Sembra ormai certo il taglio della rivalutazione delle pensioni. L’adeguamento all’inflazione per milioni di pensionati potrebbe sfumare o essere almeno ridimensionato. E un’ulteriore conferma arriva dalla missione affidata dal governo all’Inps: effettuare le simulazioni per capire quanti soldi si possono mettere da parte grazie alla mancata indicizzazione.
Nel frattempo Cgil, Cisl e Uil chiedono al governo di portare una proposta concreta al tavolo tecnico del 5 settembre con la ministra del Lavoro, Marina Calderone. Ma sembra difficile ottenere qualcosa, se non l’ufficializzazione dei tagli.
Pensioni, il governo chiede all’Inps di fare i conti
L’Inps sta lavorando su diversi dossier, come spiega la Repubblica: l’intenzione è di valutare tutti i costi possibili e tutte le platee per quanto riguarda le misure previdenziali che andranno in manovra. Si valuta, quindi, anche l’impatto del nuovo Ape Sociale (che potrebbe inglobare l’Opzione donna) e del rinnovo della Quota 103.
Allo studio anche un’ipotesi di Quota 41 con il ricalcolo contributivo, che non piace però alla Lega. L’intenzione del ministero dell’Economia è di spendere al massimo un miliardo e mezzo per il pacchetto pensioni.
L’indicizzazione degli assegni ridimensionata per fare cassa
Nel triennio 2023-2025 il governo riuscirà a risparmiare 10 miliardi grazie alla mancata rivalutazione completa stabilita da Meloni con la scorsa legge di Bilancio, prevedendo un decalage dell’adeguamento per gli assegni superiori a quattro volte il trattamento minimo.
Di fatto questo vuol dire incassare solamente per il prossimo anno quattro miliardi: soldi messi da parte sulle spalle dei pensionati e che non torneranno, come accusano i sindacati.
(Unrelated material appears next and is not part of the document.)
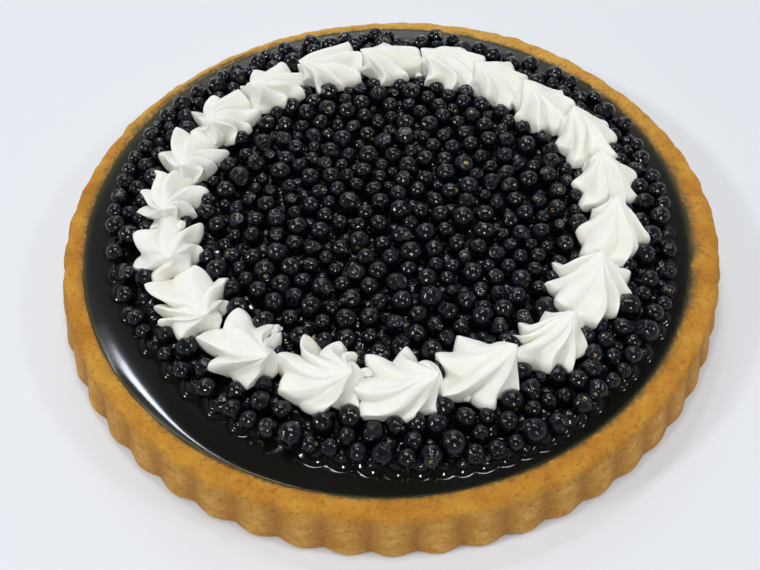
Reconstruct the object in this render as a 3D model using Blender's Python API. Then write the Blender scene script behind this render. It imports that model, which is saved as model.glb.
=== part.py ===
"""Blueberry cream cake: a fluted sponge case filled with dark fruit jelly, with a heap of
small blueberries set in the jelly and a ring of piped cream shells on the berries.
The origin is the middle of the flat base, +Z is up, and the front of the cake faces -Y."""

import math
import random

import bmesh
import bpy
from mathutils import Matrix, Vector

MM = 0.001
GAP = 0.3 * MM

# Sponge case
BASE_RADIUS = 148.2 * MM
RIM_RADIUS = 144.6 * MM
RIM_EDGE_HEIGHT = 15.0 * MM
OUTER_SHOULDER_INSET = 1.8 * MM
OUTER_SHOULDER_DROP = 2.6 * MM
CREST_RADIUS = 138.6 * MM
CREST_HEIGHT = 21.8 * MM
INNER_SHOULDER_INSET = 3.4 * MM
INNER_SHOULDER_DROP = 0.7 * MM
INNER_RADIUS = 132.8 * MM
RECESS_SLOPE = 1.2 * MM
FLOOR_HEIGHT = 14.0 * MM
CASE_SHIFT = 0.9 * MM
CASE_STRETCH = 0.5 * MM

# Flutes of the case
FLUTES = 54
FACES_PER_FLUTE = 4
FLUTE_ROUNDNESS = 1.3
FLUTE_DEPTH_BASE = 2.0 * MM
FLUTE_DEPTH_RIM = 1.3 * MM
FLUTE_DEPTH_CREST = 0.3 * MM
FLUTE_START = math.radians(-0.3)
FLUTE_DRIFT = math.radians(3.3)

# Fruit jelly
JELLY_LEVEL = 20.0 * MM
JELLY_FACES = 72
JELLY_MARGIN = 0.5 * MM

# Berry heap
HEAP_RADIUS = 123.5 * MM
HEAP_SHIFT = 2.5 * MM
HEAP_SHIFT_BEARING = math.radians(40.0)
HEAP_FACES = 48
HEAP_BOTTOM = JELLY_LEVEL + GAP
HEAP_ROOT = 5.0 * MM
HEAP_LAND = 24.0 * MM
HEAP_LAND_RADIUS = 113.0 * MM
BERRY_SMALL = 3.2 * MM
BERRY_LARGE = 4.4 * MM
BERRY_FACES = 6
BERRY_RINGS = 4
BERRY_COUNT = 236
BERRY_CLEARANCE = 0.3 * MM
BERRY_SINK = 0.35 * MM
BERRY_TRIES = 10000
INNER_BERRIES = 88.0 * MM
OUTER_BERRIES = 102.0 * MM
SEED = 3

# Cream shells: bearing of the shell on the ring (degrees), distance from the axis (mm), number
# of petals, bearing of the first petal (degrees, 0 outward, 90 along the ring), and how far the
# peak leans along the ring (mm). They go anticlockwise from the cake's right side.
SHELLS = (
    (4, 97, 7, 15, 10),
    (22, 100, 7, 20, 10),
    (37, 94, 7, 2, 11),
    (53, 93, 7, 15, 11),
    (70, 94, 7, 44, 13),
    (88, 93, 7, 8, 12),
    (107, 95, 8, 12, 14),
    (125, 94, 7, 0, 9),
    (145, 93, 8, 15, 7),
    (162, 92, 7, 10, 8),
    (178, 95, 7, 5, 10),
    (195, 95, 7, 10, 8),
    (214, 95, 7, 356, 11),
    (233, 95, 6, 47, 12),
    (253, 92, 8, 20, 10),
    (272, 94, 7, 14, 12),
    (291, 94, 6, 346, 12),
    (310, 97, 8, 32, 8),
    (329, 94, 8, 12, 8),
    (347, 97, 7, 22, 12),
)
SHELL_RINGS = 7
RINGS_ABOVE_LIP = 5
SHELL_BASE = HEAP_LAND + GAP
SHELL_HEIGHT = 15.0 * MM
PETAL_REACH = 16.2 * MM
PETAL_REACH_BEHIND = 6.0 * MM
PETAL_REACH_AHEAD = -1.5 * MM
PETAL_VARIATION = 0.07
PETAL_LIP = 3.2 * MM
VALLEY_DEPTH = 0.36
VALLEY_DROP = 2.2 * MM
SHELL_TWIST = math.radians(24.0)
NEIGHBOUR_GAP = 0.25 * MM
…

Le sigle lamentano che i pensionati vengono usati come “bancomat” ogni volta che si evidenziano “falle nei conti pubblici”. E criticano il governo, accusando di aver fatto peggio degli esecutivi precedenti in tema di pensioni. Tanto che, infatti, fanno i conti sulle spalle dei pensionati per capire come fare cassa.